■ Work to complete: Below are some entries. Output each one exactly as it appears.

—————

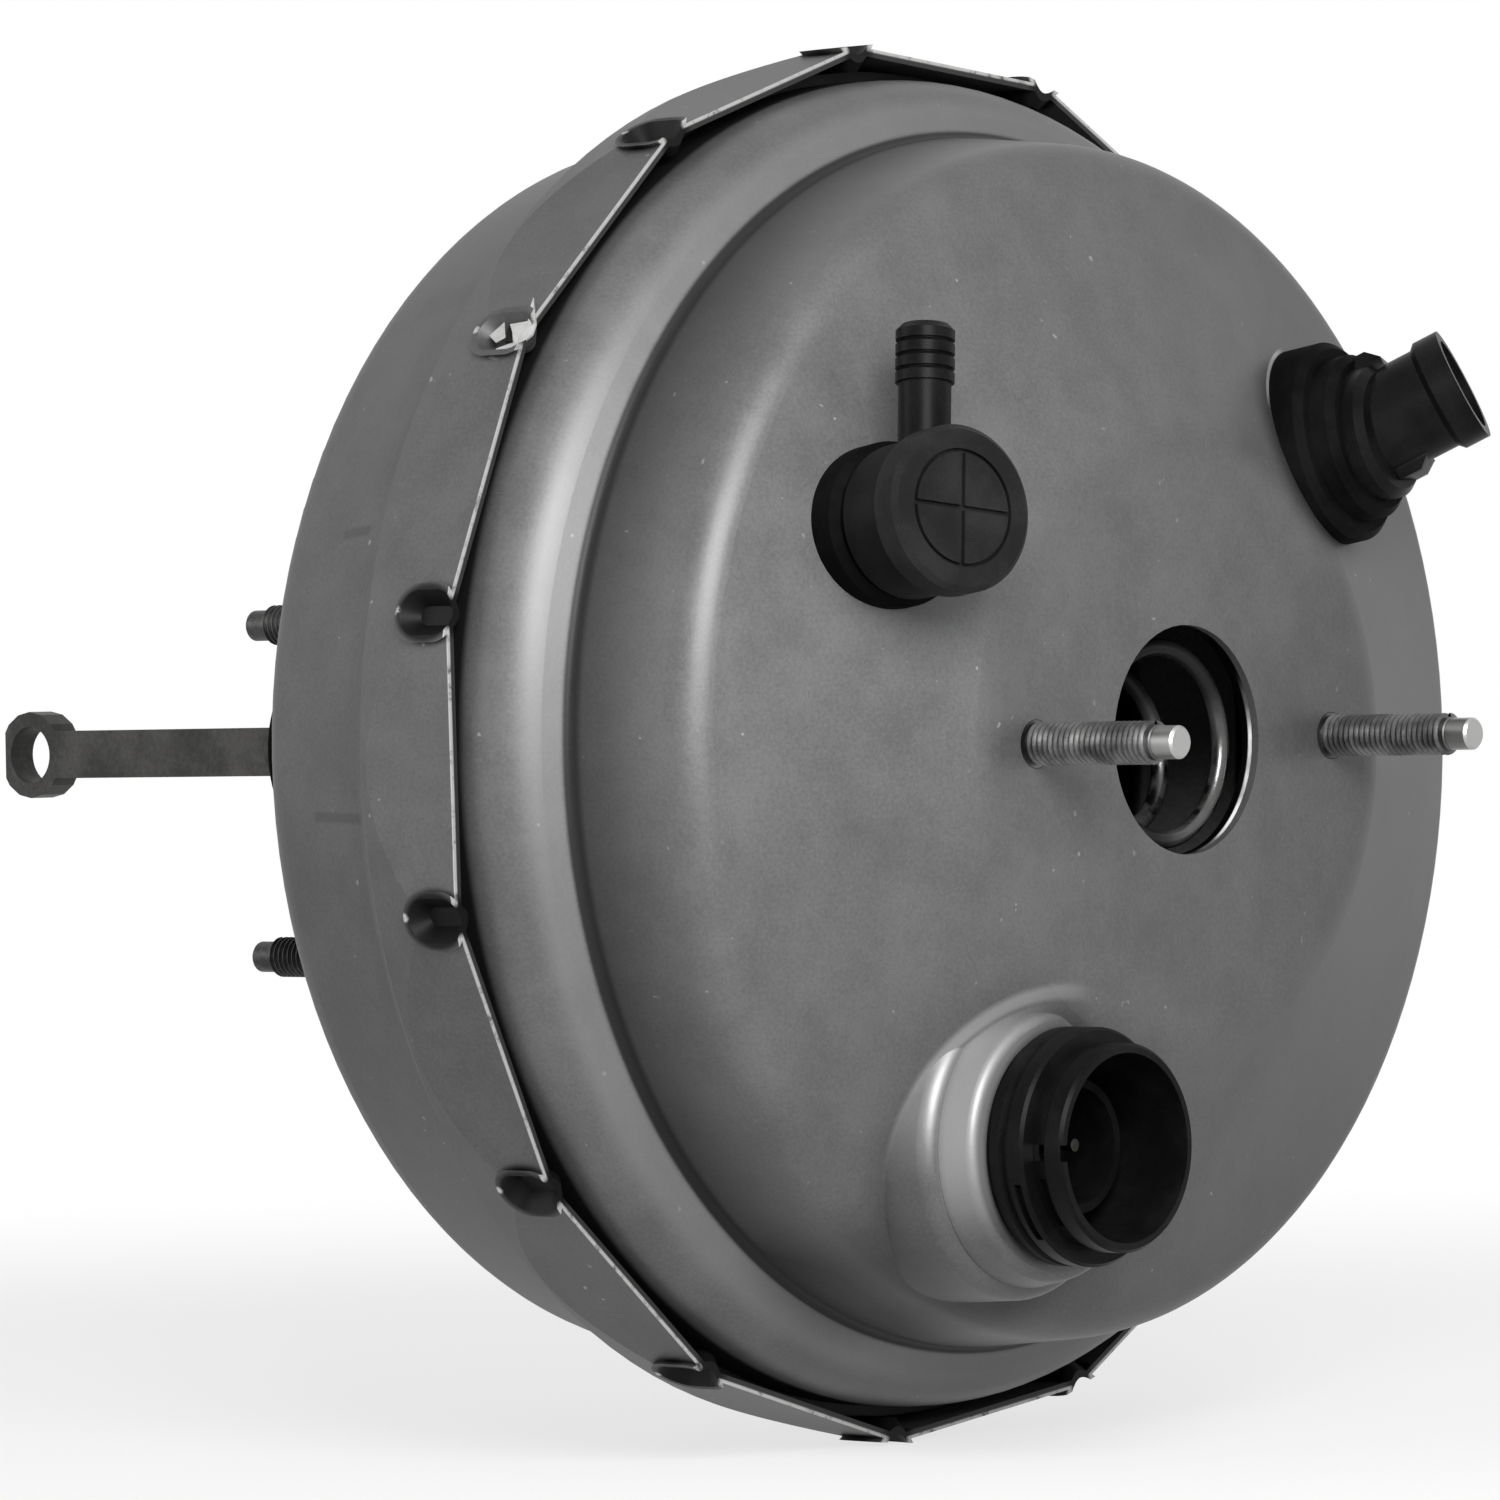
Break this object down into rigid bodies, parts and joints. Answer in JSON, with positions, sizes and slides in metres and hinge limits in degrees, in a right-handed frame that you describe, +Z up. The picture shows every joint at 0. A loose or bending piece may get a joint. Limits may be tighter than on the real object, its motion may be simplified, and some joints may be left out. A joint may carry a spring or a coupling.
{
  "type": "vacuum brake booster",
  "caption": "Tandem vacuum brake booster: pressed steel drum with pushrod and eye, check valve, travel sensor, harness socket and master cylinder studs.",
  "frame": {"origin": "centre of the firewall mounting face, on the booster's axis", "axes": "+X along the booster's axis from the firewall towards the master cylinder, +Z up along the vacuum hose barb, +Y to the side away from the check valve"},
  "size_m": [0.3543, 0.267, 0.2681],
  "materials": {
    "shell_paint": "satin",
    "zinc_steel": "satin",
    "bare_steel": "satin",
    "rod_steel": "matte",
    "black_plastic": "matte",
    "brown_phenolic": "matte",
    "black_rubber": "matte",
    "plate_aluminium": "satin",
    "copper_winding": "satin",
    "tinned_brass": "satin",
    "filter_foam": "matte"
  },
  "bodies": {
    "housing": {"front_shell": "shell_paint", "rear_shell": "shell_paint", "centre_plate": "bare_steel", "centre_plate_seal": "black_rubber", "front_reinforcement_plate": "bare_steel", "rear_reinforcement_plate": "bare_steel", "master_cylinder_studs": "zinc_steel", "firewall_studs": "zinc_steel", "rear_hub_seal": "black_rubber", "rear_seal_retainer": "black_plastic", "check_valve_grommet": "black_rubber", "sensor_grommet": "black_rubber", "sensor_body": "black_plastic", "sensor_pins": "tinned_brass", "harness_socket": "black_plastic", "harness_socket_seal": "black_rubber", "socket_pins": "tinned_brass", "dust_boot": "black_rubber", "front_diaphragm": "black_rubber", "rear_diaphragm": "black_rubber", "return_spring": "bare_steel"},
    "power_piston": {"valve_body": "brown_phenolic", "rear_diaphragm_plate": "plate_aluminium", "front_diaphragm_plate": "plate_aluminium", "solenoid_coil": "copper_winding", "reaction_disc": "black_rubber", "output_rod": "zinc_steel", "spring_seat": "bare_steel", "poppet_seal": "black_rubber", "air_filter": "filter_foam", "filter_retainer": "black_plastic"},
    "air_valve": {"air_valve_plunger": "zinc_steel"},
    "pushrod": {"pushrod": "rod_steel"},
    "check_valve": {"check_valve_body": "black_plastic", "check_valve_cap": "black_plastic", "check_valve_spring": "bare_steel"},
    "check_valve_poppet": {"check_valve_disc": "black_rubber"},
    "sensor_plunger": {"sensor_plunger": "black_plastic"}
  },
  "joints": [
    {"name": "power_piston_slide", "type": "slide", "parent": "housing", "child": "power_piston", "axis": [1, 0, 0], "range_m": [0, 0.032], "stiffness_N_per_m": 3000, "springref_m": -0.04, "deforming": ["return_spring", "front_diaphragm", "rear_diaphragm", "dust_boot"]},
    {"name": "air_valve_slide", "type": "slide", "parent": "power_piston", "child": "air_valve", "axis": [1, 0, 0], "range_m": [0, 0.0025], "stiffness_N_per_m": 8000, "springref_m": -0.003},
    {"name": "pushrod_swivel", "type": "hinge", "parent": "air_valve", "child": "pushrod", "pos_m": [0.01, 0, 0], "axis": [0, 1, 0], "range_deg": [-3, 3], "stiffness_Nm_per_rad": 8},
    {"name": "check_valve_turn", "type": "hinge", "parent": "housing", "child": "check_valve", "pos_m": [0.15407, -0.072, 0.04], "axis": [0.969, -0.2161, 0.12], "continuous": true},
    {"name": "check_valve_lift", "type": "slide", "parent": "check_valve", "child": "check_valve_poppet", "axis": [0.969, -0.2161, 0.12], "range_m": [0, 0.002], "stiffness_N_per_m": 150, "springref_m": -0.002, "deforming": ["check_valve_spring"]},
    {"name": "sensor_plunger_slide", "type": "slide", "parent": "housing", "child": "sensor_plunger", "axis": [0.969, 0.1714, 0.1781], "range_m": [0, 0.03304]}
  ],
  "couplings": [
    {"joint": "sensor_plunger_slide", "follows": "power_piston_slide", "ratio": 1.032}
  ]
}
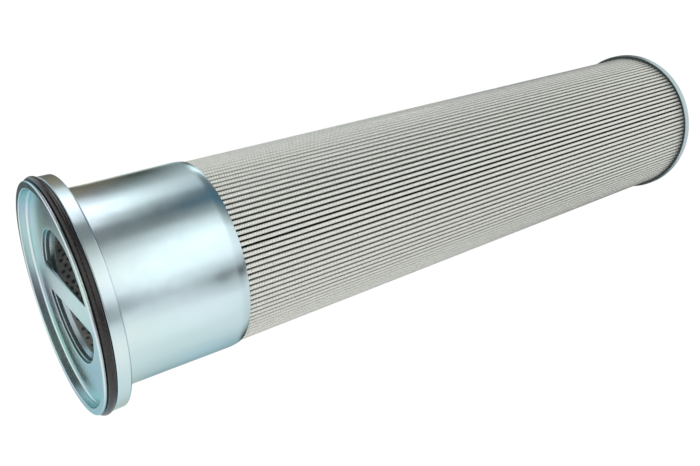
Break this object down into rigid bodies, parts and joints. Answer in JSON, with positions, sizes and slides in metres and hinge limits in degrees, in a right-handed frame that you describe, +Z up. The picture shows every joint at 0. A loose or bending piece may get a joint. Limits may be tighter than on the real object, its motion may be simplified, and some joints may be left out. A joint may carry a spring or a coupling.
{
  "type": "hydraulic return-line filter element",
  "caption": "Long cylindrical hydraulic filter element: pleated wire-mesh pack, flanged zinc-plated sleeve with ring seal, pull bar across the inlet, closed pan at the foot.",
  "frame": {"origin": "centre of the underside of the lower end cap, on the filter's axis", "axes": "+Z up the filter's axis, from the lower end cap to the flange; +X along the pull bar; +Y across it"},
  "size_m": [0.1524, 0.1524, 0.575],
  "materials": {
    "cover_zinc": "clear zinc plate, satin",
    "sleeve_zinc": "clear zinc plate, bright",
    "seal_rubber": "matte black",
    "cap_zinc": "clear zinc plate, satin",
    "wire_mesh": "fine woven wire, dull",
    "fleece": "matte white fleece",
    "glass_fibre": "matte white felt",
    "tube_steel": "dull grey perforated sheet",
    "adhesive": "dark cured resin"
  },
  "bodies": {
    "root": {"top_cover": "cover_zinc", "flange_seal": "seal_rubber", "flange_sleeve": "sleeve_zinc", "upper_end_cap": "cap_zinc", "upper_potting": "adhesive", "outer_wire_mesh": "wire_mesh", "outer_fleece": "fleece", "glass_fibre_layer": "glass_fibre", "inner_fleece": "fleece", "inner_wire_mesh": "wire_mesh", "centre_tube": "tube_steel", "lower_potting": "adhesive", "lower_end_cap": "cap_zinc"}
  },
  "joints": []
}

—————

■ Answer to the exercise:
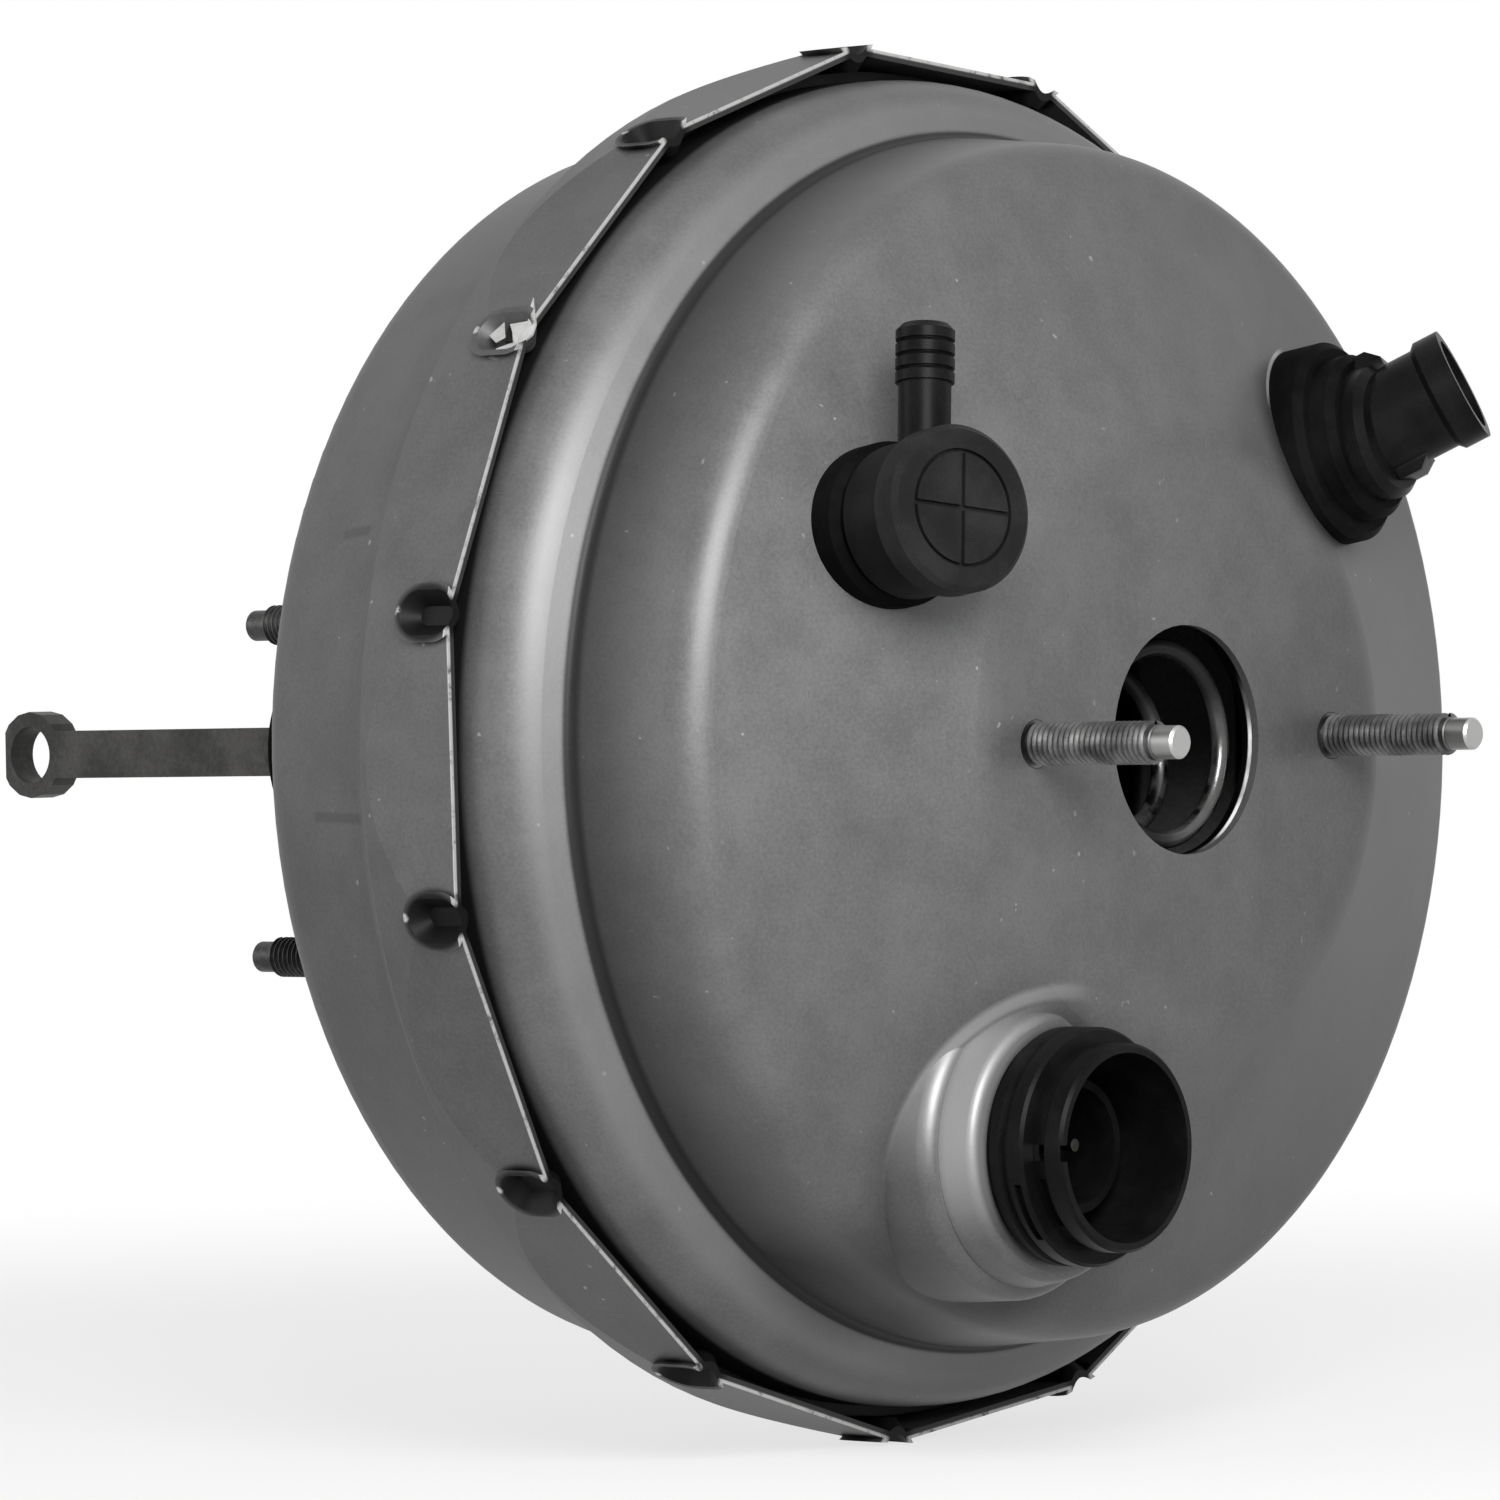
Break this object down into rigid bodies, parts and joints. Answer in JSON, with positions, sizes and slides in metres and hinge limits in degrees, in a right-handed frame that you describe, +Z up. The picture shows every joint at 0. A loose or bending piece may get a joint. Limits may be tighter than on the real object, its motion may be simplified, and some joints may be left out. A joint may carry a spring or a coupling.
{
  "type": "vacuum brake booster",
  "caption": "Tandem vacuum brake booster: pressed steel drum with pushrod and eye, check valve, travel sensor, harness socket and master cylinder studs.",
  "frame": {"origin": "centre of the firewall mounting face, on the booster's axis", "axes": "+X along the booster's axis from the firewall towards the master cylinder, +Z up along the vacuum hose barb, +Y to the side away from the check valve"},
  "size_m": [0.3543, 0.267, 0.2681],
  "materials": {
    "shell_paint": "satin",
    "zinc_steel": "satin",
    "bare_steel": "satin",
    "rod_steel": "matte",
    "black_plastic": "matte",
    "brown_phenolic": "matte",
    "black_rubber": "matte",
    "plate_aluminium": "satin",
    "copper_winding": "satin",
    "tinned_brass": "satin",
    "filter_foam": "matte"
  },
  "bodies": {
    "housing": {"front_shell": "shell_paint", "rear_shell": "shell_paint", "centre_plate": "bare_steel", "centre_plate_seal": "black_rubber", "front_reinforcement_plate": "bare_steel", "rear_reinforcement_plate": "bare_steel", "master_cylinder_studs": "zinc_steel", "firewall_studs": "zinc_steel", "rear_hub_seal": "black_rubber", "rear_seal_retainer": "black_plastic", "check_valve_grommet": "black_rubber", "sensor_grommet": "black_rubber", "sensor_body": "black_plastic", "sensor_pins": "tinned_brass", "harness_socket": "black_plastic", "harness_socket_seal": "black_rubber", "socket_pins": "tinned_brass", "dust_boot": "black_rubber", "front_diaphragm": "black_rubber", "rear_diaphragm": "black_rubber", "return_spring": "bare_steel"},
    "power_piston": {"valve_body": "brown_phenolic", "rear_diaphragm_plate": "plate_aluminium", "front_diaphragm_plate": "plate_aluminium", "solenoid_coil": "copper_winding", "reaction_disc": "black_rubber", "output_rod": "zinc_steel", "spring_seat": "bare_steel", "poppet_seal": "black_rubber", "air_filter": "filter_foam", "filter_retainer": "black_plastic"},
    "air_valve": {"air_valve_plunger": "zinc_steel"},
    "pushrod": {"pushrod": "rod_steel"},
    "check_valve": {"check_valve_body": "black_plastic", "check_valve_cap": "black_plastic", "check_valve_spring": "bare_steel"},
    "check_valve_poppet": {"check_valve_disc": "black_rubber"},
    "sensor_plunger": {"sensor_plunger": "black_plastic"}
  },
  "joints": [
    {"name": "power_piston_slide", "type": "slide", "parent": "housing", "child": "power_piston", "axis": [1, 0, 0], "range_m": [0, 0.032], "stiffness_N_per_m": 3000, "springref_m": -0.04, "deforming": ["return_spring", "front_diaphragm", "rear_diaphragm", "dust_boot"]},
    {"name": "air_valve_slide", "type": "slide", "parent": "power_piston", "child": "air_valve", "axis": [1, 0, 0], "range_m": [0, 0.0025], "stiffness_N_per_m": 8000, "springref_m": -0.003},
    {"name": "pushrod_swivel", "type": "hinge", "parent": "air_valve", "child": "pushrod", "pos_m": [0.01, 0, 0], "axis": [0, 1, 0], "range_deg": [-3, 3], "stiffness_Nm_per_rad": 8},
    {"name": "check_valve_turn", "type": "hinge", "parent": "housing", "child": "check_valve", "pos_m": [0.15407, -0.072, 0.04], "axis": [0.969, -0.2161, 0.12], "continuous": true},
    {"name": "check_valve_lift", "type": "slide", "parent": "check_valve", "child": "check_valve_poppet", "axis": [0.969, -0.2161, 0.12], "range_m": [0, 0.002], "stiffness_N_per_m": 150, "springref_m": -0.002, "deforming": ["check_valve_spring"]},
    {"name": "sensor_plunger_slide", "type": "slide", "parent": "housing", "child": "sensor_plunger", "axis": [0.969, 0.1714, 0.1781], "range_m": [0, 0.03304]}
  ],
  "couplings": [
    {"joint": "sensor_plunger_slide", "follows": "power_piston_slide", "ratio": 1.032}
  ]
}
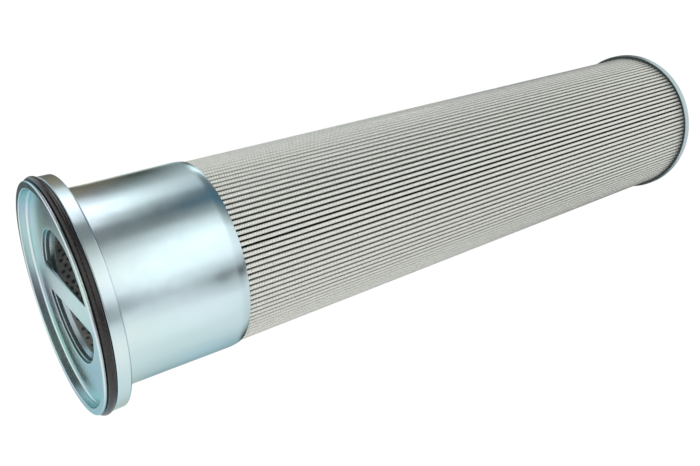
Break this object down into rigid bodies, parts and joints. Answer in JSON, with positions, sizes and slides in metres and hinge limits in degrees, in a right-handed frame that you describe, +Z up. The picture shows every joint at 0. A loose or bending piece may get a joint. Limits may be tighter than on the real object, its motion may be simplified, and some joints may be left out. A joint may carry a spring or a coupling.
{
  "type": "hydraulic return-line filter element",
  "caption": "Long cylindrical hydraulic filter element: pleated wire-mesh pack, flanged zinc-plated sleeve with ring seal, pull bar across the inlet, closed pan at the foot.",
  "frame": {"origin": "centre of the underside of the lower end cap, on the filter's axis", "axes": "+Z up the filter's axis, from the lower end cap to the flange; +X along the pull bar; +Y across it"},
  "size_m": [0.1524, 0.1524, 0.575],
  "materials": {
    "cover_zinc": "clear zinc plate, satin",
    "sleeve_zinc": "clear zinc plate, bright",
    "seal_rubber": "matte black",
    "cap_zinc": "clear zinc plate, satin",
    "wire_mesh": "fine woven wire, dull",
    "fleece": "matte white fleece",
    "glass_fibre": "matte white felt",
    "tube_steel": "dull grey perforated sheet",
    "adhesive": "dark cured resin"
  },
  "bodies": {
    "root": {"top_cover": "cover_zinc", "flange_seal": "seal_rubber", "flange_sleeve": "sleeve_zinc", "upper_end_cap": "cap_zinc", "upper_potting": "adhesive", "outer_wire_mesh": "wire_mesh", "outer_fleece": "fleece", "glass_fibre_layer": "glass_fibre", "inner_fleece": "fleece", "inner_wire_mesh": "wire_mesh", "centre_tube": "tube_steel", "lower_potting": "adhesive", "lower_end_cap": "cap_zinc"}
  },
  "joints": []
}